**Your instructions:** Each line of the material must be returned exactly.

**Material provided:**
+++
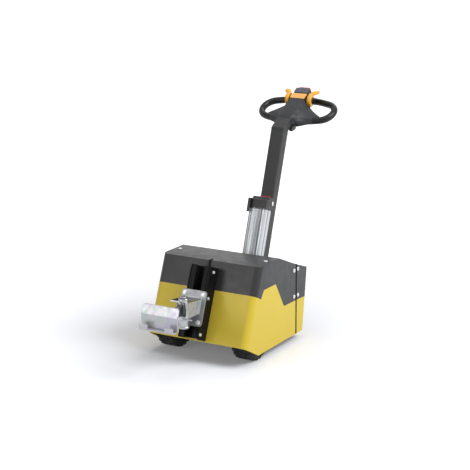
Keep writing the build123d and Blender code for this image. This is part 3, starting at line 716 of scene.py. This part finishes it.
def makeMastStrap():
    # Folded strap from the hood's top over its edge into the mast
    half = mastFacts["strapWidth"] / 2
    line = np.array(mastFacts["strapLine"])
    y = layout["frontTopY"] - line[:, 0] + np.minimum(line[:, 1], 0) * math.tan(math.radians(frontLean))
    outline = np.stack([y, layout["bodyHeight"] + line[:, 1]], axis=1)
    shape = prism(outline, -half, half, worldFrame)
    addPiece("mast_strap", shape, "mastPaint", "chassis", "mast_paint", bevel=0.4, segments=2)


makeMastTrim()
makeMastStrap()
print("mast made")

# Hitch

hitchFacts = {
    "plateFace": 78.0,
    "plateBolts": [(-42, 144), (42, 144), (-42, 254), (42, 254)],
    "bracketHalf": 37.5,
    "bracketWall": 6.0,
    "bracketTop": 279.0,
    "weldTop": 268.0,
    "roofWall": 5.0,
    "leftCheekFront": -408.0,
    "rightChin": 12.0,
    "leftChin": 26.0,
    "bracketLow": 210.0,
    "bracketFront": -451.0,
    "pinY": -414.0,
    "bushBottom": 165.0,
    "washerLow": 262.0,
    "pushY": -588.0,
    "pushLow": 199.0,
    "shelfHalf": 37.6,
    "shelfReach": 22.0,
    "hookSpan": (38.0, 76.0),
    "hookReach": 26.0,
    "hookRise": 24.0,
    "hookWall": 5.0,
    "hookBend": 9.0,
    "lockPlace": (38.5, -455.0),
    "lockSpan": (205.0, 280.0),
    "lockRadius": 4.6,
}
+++
**Problem solution:**
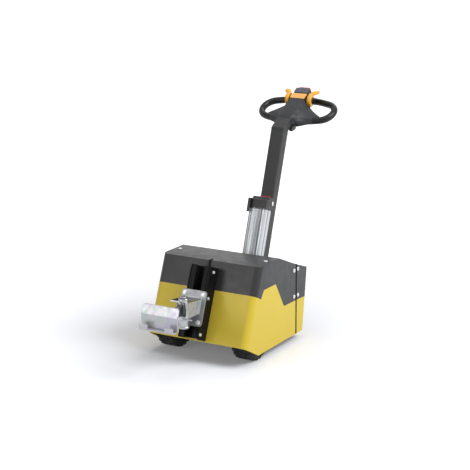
Keep writing the build123d and Blender code for this image. This is part 3, starting at line 716 of scene.py. This part finishes it.
def makeMastStrap():
    # Folded strap from the hood's top over its edge into the mast
    half = mastFacts["strapWidth"] / 2
    line = np.array(mastFacts["strapLine"])
    y = layout["frontTopY"] - line[:, 0] + np.minimum(line[:, 1], 0) * math.tan(math.radians(frontLean))
    outline = np.stack([y, layout["bodyHeight"] + line[:, 1]], axis=1)
    shape = prism(outline, -half, half, worldFrame)
    addPiece("mast_strap", shape, "mastPaint", "chassis", "mast_paint", bevel=0.4, segments=2)


makeMastTrim()
makeMastStrap()
print("mast made")

# Hitch

hitchFacts = {
    "plateFace": 78.0,
    "plateBolts": [(-42, 144), (42, 144), (-42, 254), (42, 254)],
    "bracketHalf": 37.5,
    "bracketWall": 6.0,
    "bracketTop": 279.0,
    "weldTop": 268.0,
    "roofWall": 5.0,
    "leftCheekFront": -408.0,
    "rightChin": 12.0,
    "leftChin": 26.0,
    "bracketLow": 210.0,
    "bracketFront": -451.0,
    "pinY": -414.0,
    "bushBottom": 165.0,
    "washerLow": 262.0,
    "pushY": -588.0,
    "pushLow": 199.0,
    "shelfHalf": 37.6,
    "shelfReach": 22.0,
    "hookSpan": (38.0, 76.0),
    "hookReach": 26.0,
    "hookRise": 24.0,
    "hookWall": 5.0,
    "hookBend": 9.0,
    "lockPlace": (38.5, -455.0),
    "lockSpan": (205.0, 280.0),
    "lockRadius": 4.6,
}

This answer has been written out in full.